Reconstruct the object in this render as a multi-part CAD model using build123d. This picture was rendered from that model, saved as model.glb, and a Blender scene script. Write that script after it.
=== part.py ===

...

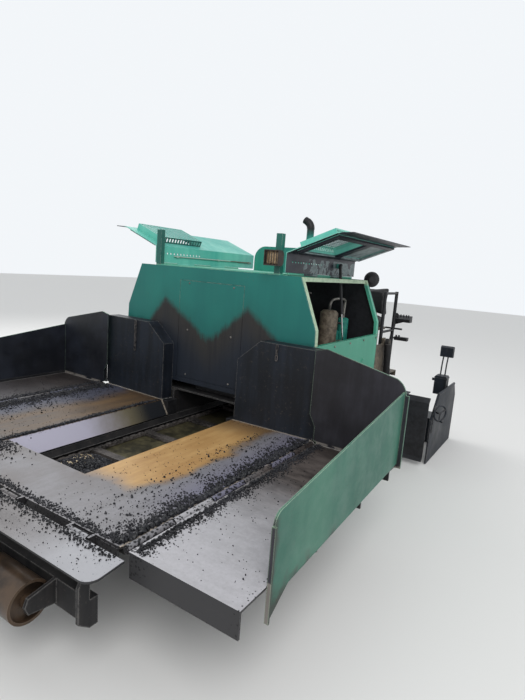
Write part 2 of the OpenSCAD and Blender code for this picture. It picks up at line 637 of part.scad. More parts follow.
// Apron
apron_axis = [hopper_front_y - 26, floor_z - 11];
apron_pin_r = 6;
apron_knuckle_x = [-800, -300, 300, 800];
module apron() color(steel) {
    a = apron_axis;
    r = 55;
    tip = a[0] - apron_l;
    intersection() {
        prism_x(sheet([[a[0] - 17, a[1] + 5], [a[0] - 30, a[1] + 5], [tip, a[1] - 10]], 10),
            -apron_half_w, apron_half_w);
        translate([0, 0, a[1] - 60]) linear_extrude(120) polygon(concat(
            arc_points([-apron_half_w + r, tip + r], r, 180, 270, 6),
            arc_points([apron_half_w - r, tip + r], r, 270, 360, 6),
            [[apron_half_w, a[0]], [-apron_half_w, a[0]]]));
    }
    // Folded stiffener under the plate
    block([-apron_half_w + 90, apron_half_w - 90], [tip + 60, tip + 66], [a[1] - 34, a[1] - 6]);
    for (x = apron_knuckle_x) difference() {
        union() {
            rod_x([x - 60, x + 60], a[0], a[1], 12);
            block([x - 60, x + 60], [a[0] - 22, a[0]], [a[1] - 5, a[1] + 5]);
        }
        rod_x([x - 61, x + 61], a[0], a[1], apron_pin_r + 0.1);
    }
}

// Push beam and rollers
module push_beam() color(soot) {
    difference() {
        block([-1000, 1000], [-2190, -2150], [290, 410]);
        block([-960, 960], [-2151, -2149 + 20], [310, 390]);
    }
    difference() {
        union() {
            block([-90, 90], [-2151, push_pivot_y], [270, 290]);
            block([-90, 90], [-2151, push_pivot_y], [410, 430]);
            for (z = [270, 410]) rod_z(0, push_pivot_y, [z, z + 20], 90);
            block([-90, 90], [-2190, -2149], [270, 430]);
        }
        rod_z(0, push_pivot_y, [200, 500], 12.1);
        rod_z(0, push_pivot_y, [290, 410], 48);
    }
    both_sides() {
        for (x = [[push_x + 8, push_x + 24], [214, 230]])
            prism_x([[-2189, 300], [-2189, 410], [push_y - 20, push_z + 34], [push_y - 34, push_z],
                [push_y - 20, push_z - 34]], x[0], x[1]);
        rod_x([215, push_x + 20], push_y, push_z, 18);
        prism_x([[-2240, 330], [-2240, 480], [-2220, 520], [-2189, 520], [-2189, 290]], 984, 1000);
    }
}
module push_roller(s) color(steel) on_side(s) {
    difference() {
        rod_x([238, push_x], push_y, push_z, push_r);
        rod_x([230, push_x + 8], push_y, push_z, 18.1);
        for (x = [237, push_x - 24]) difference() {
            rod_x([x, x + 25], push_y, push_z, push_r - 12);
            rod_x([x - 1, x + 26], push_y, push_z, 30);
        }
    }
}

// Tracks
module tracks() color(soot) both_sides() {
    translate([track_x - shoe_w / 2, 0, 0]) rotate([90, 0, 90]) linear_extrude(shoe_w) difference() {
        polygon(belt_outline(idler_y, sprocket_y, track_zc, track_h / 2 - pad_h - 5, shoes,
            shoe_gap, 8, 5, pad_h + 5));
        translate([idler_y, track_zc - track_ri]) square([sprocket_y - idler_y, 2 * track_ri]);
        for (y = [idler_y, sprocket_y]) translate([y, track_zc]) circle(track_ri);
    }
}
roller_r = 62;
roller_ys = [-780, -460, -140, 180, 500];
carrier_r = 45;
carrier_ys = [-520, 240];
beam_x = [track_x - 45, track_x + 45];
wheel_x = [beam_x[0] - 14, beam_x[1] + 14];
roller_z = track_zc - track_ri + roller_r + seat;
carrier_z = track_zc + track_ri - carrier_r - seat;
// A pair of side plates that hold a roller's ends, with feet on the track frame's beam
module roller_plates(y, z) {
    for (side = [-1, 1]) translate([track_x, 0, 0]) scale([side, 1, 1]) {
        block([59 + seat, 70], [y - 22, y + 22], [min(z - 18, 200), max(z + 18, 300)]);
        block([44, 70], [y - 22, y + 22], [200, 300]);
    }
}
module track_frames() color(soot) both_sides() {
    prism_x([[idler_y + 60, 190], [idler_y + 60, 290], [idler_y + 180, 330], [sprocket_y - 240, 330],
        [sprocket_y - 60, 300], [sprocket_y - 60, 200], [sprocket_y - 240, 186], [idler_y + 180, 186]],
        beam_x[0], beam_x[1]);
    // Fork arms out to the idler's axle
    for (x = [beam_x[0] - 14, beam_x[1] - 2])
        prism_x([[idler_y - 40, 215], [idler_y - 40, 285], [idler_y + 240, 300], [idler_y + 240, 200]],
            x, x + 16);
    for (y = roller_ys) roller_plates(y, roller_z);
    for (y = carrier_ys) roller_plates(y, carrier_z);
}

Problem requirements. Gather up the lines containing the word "that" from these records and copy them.

Task solution.
Reconstruct the object in this render as a multi-part CAD model using build123d. This picture was rendered from that model, saved as model.glb, and a Blender scene script. Write that script after it.
// A pair of side plates that hold a roller's ends, with feet on the track frame's beam